● Required work: Return all of the lines below exactly as they are.

● Dataset content:
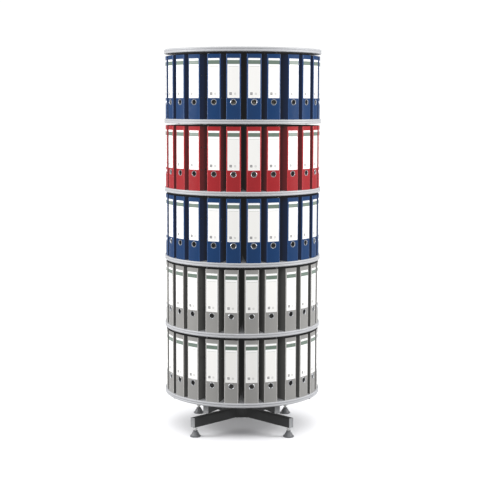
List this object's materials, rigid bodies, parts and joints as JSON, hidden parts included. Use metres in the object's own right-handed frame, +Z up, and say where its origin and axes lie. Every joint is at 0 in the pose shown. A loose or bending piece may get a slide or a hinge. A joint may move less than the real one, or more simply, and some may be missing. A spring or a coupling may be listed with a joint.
{
  "type": "rotary filing cabinet",
  "caption": "Round floor-standing filing column with stacked tiers that turn separately, each ringed with lever-arch files, on a cross foot with levelling pads.",
  "frame": {"origin": "on the floor, on the column's axis", "axes": "+Z up the column; the camera's side is -Y"},
  "size_m": [0.81, 0.81, 1.972],
  "materials": {
    "pale_board": "satin",
    "dark_steel": "satin",
    "divider_steel": "matt",
    "pale_plastic": "matt",
    "grey_plastic": "matt",
    "white_plastic": "matt",
    "bright_steel": "satin",
    "blue_file": "satin",
    "red_file": "satin",
    "grey_file": "satin"
  },
  "bodies": {
    "base": {"base_cross": "dark_steel", "arm_end_plugs": "pale_plastic", "foot_nuts": "bright_steel", "foot_pads": "grey_plastic", "column_tube": "dark_steel", "top_spider": "dark_steel", "top_disc": "pale_board", "clamp_collars": "dark_steel", "thrust_washers": "white_plastic"},
    "levelling_stud_1": {"levelling_stud_1": "bright_steel"},
    "levelling_stud_2": {"levelling_stud_2": "bright_steel"},
    "levelling_stud_3": {"levelling_stud_3": "bright_steel"},
    "levelling_stud_4": {"levelling_stud_4": "bright_steel"},
    "tier_1": {"disc_1": "pale_board", "star": "dark_steel", "star_end_plugs": "pale_plastic", "dividers_1": "divider_steel", "divider_edges_1": "pale_plastic", "files_1": "grey_file"},
    "pulled_file_1": {"pulled_file_1": "grey_file"},
    "tier_2": {"disc_2": "pale_board", "spider_2": "dark_steel", "dividers_2": "divider_steel", "divider_edges_2": "pale_plastic", "files_2": "grey_file"},
    "pulled_file_2": {"pulled_file_2": "grey_file"},
    "tier_3": {"disc_3": "pale_board", "spider_3": "dark_steel", "dividers_3": "divider_steel", "divider_edges_3": "pale_plastic", "files_3": "blue_file"},
    "pulled_file_3": {"pulled_file_3": "blue_file"},
    "tier_4": {"disc_4": "pale_board", "spider_4": "dark_steel", "dividers_4": "divider_steel", "divider_edges_4": "pale_plastic", "files_4": "red_file"},
    "pulled_file_4": {"pulled_file_4": "red_file"},
    "tier_5": {"disc_5": "pale_board", "spider_5": "dark_steel", "dividers_5": "divider_steel", "divider_edges_5": "pale_plastic", "files_5": "blue_file"},
    "pulled_file_5": {"pulled_file_5": "blue_file"}
  },
  "joints": [
    {"name": "stud_1_turn", "type": "hinge", "parent": "base", "child": "levelling_stud_1", "pos_m": [0.2383, -0.2383, 0.04], "axis": [0, 0, 1], "continuous": true},
    {"name": "stud_2_turn", "type": "hinge", "parent": "base", "child": "levelling_stud_2", "pos_m": [0.2383, 0.2383, 0.04], "axis": [0, 0, 1], "continuous": true},
    {"name": "stud_3_turn", "type": "hinge", "parent": "base", "child": "levelling_stud_3", "pos_m": [-0.2383, 0.2383, 0.04], "axis": [0, 0, 1], "continuous": true},
    {"name": "stud_4_turn", "type": "hinge", "parent": "base", "child": "levelling_stud_4", "pos_m": [-0.2383, -0.2383, 0.04], "axis": [0, 0, 1], "continuous": true},
    {"name": "tier_1_turn", "type": "hinge", "parent": "base", "child": "tier_1", "pos_m": [0, 0, 0.212], "axis": [0, 0, 1], "continuous": true},
    {"name": "file_1_pull", "type": "slide", "parent": "tier_1", "child": "pulled_file_1", "axis": [0.1193, -0.9929, 0], "range_m": [0, 0.3]},
    {"name": "tier_2_turn", "type": "hinge", "parent": "base", "child": "tier_2", "pos_m": [0, 0, 0.564], "axis": [0, 0, 1], "continuous": true},
    {"name": "file_2_pull", "type": "slide", "parent": "tier_2", "child": "pulled_file_2", "axis": [0.1193, -0.9929, 0], "range_m": [0, 0.3]},
    {"name": "tier_3_turn", "type": "hinge", "parent": "base", "child": "tier_3", "pos_m": [0, 0, 0.916], "axis": [0, 0, 1], "continuous": true},
    {"name": "file_3_pull", "type": "slide", "parent": "tier_3", "child": "pulled_file_3", "axis": [0.1418, -0.9899, 0], "range_m": [0, 0.3]},
    {"name": "tier_4_turn", "type": "hinge", "parent": "base", "child": "tier_4", "pos_m": [0, 0, 1.268], "axis": [0, 0, 1], "continuous": true},
    {"name": "file_4_pull", "type": "slide", "parent": "tier_4", "child": "pulled_file_4", "axis": [0.14, -0.9901, 0], "range_m": [0, 0.3]},
    {"name": "tier_5_turn", "type": "hinge", "parent": "base", "child": "tier_5", "pos_m": [0, 0, 1.62], "axis": [0, 0, 1], "continuous": true},
    {"name": "file_5_pull", "type": "slide", "parent": "tier_5", "child": "pulled_file_5", "axis": [0.14, -0.9901, 0], "range_m": [0, 0.3]}
  ]
}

● Exercise response:
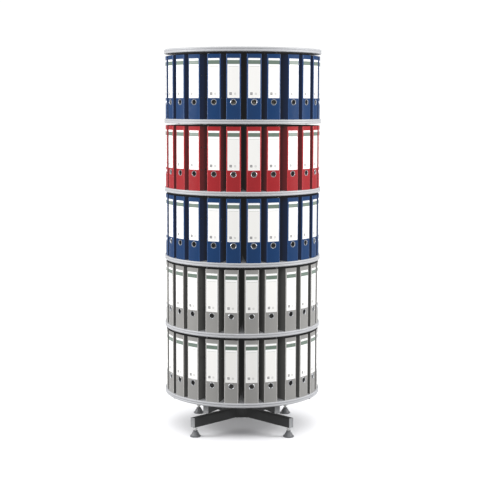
List this object's materials, rigid bodies, parts and joints as JSON, hidden parts included. Use metres in the object's own right-handed frame, +Z up, and say where its origin and axes lie. Every joint is at 0 in the pose shown. A loose or bending piece may get a slide or a hinge. A joint may move less than the real one, or more simply, and some may be missing. A spring or a coupling may be listed with a joint.
{
  "type": "rotary filing cabinet",
  "caption": "Round floor-standing filing column with stacked tiers that turn separately, each ringed with lever-arch files, on a cross foot with levelling pads.",
  "frame": {"origin": "on the floor, on the column's axis", "axes": "+Z up the column; the camera's side is -Y"},
  "size_m": [0.81, 0.81, 1.972],
  "materials": {
    "pale_board": "satin",
    "dark_steel": "satin",
    "divider_steel": "matt",
    "pale_plastic": "matt",
    "grey_plastic": "matt",
    "white_plastic": "matt",
    "bright_steel": "satin",
    "blue_file": "satin",
    "red_file": "satin",
    "grey_file": "satin"
  },
  "bodies": {
    "base": {"base_cross": "dark_steel", "arm_end_plugs": "pale_plastic", "foot_nuts": "bright_steel", "foot_pads": "grey_plastic", "column_tube": "dark_steel", "top_spider": "dark_steel", "top_disc": "pale_board", "clamp_collars": "dark_steel", "thrust_washers": "white_plastic"},
    "levelling_stud_1": {"levelling_stud_1": "bright_steel"},
    "levelling_stud_2": {"levelling_stud_2": "bright_steel"},
    "levelling_stud_3": {"levelling_stud_3": "bright_steel"},
    "levelling_stud_4": {"levelling_stud_4": "bright_steel"},
    "tier_1": {"disc_1": "pale_board", "star": "dark_steel", "star_end_plugs": "pale_plastic", "dividers_1": "divider_steel", "divider_edges_1": "pale_plastic", "files_1": "grey_file"},
    "pulled_file_1": {"pulled_file_1": "grey_file"},
    "tier_2": {"disc_2": "pale_board", "spider_2": "dark_steel", "dividers_2": "divider_steel", "divider_edges_2": "pale_plastic", "files_2": "grey_file"},
    "pulled_file_2": {"pulled_file_2": "grey_file"},
    "tier_3": {"disc_3": "pale_board", "spider_3": "dark_steel", "dividers_3": "divider_steel", "divider_edges_3": "pale_plastic", "files_3": "blue_file"},
    "pulled_file_3": {"pulled_file_3": "blue_file"},
    "tier_4": {"disc_4": "pale_board", "spider_4": "dark_steel", "dividers_4": "divider_steel", "divider_edges_4": "pale_plastic", "files_4": "red_file"},
    "pulled_file_4": {"pulled_file_4": "red_file"},
    "tier_5": {"disc_5": "pale_board", "spider_5": "dark_steel", "dividers_5": "divider_steel", "divider_edges_5": "pale_plastic", "files_5": "blue_file"},
    "pulled_file_5": {"pulled_file_5": "blue_file"}
  },
  "joints": [
    {"name": "stud_1_turn", "type": "hinge", "parent": "base", "child": "levelling_stud_1", "pos_m": [0.2383, -0.2383, 0.04], "axis": [0, 0, 1], "continuous": true},
    {"name": "stud_2_turn", "type": "hinge", "parent": "base", "child": "levelling_stud_2", "pos_m": [0.2383, 0.2383, 0.04], "axis": [0, 0, 1], "continuous": true},
    {"name": "stud_3_turn", "type": "hinge", "parent": "base", "child": "levelling_stud_3", "pos_m": [-0.2383, 0.2383, 0.04], "axis": [0, 0, 1], "continuous": true},
    {"name": "stud_4_turn", "type": "hinge", "parent": "base", "child": "levelling_stud_4", "pos_m": [-0.2383, -0.2383, 0.04], "axis": [0, 0, 1], "continuous": true},
    {"name": "tier_1_turn", "type": "hinge", "parent": "base", "child": "tier_1", "pos_m": [0, 0, 0.212], "axis": [0, 0, 1], "continuous": true},
    {"name": "file_1_pull", "type": "slide", "parent": "tier_1", "child": "pulled_file_1", "axis": [0.1193, -0.9929, 0], "range_m": [0, 0.3]},
    {"name": "tier_2_turn", "type": "hinge", "parent": "base", "child": "tier_2", "pos_m": [0, 0, 0.564], "axis": [0, 0, 1], "continuous": true},
    {"name": "file_2_pull", "type": "slide", "parent": "tier_2", "child": "pulled_file_2", "axis": [0.1193, -0.9929, 0], "range_m": [0, 0.3]},
    {"name": "tier_3_turn", "type": "hinge", "parent": "base", "child": "tier_3", "pos_m": [0, 0, 0.916], "axis": [0, 0, 1], "continuous": true},
    {"name": "file_3_pull", "type": "slide", "parent": "tier_3", "child": "pulled_file_3", "axis": [0.1418, -0.9899, 0], "range_m": [0, 0.3]},
    {"name": "tier_4_turn", "type": "hinge", "parent": "base", "child": "tier_4", "pos_m": [0, 0, 1.268], "axis": [0, 0, 1], "continuous": true},
    {"name": "file_4_pull", "type": "slide", "parent": "tier_4", "child": "pulled_file_4", "axis": [0.14, -0.9901, 0], "range_m": [0, 0.3]},
    {"name": "tier_5_turn", "type": "hinge", "parent": "base", "child": "tier_5", "pos_m": [0, 0, 1.62], "axis": [0, 0, 1], "continuous": true},
    {"name": "file_5_pull", "type": "slide", "parent": "tier_5", "child": "pulled_file_5", "axis": [0.14, -0.9901, 0], "range_m": [0, 0.3]}
  ]
}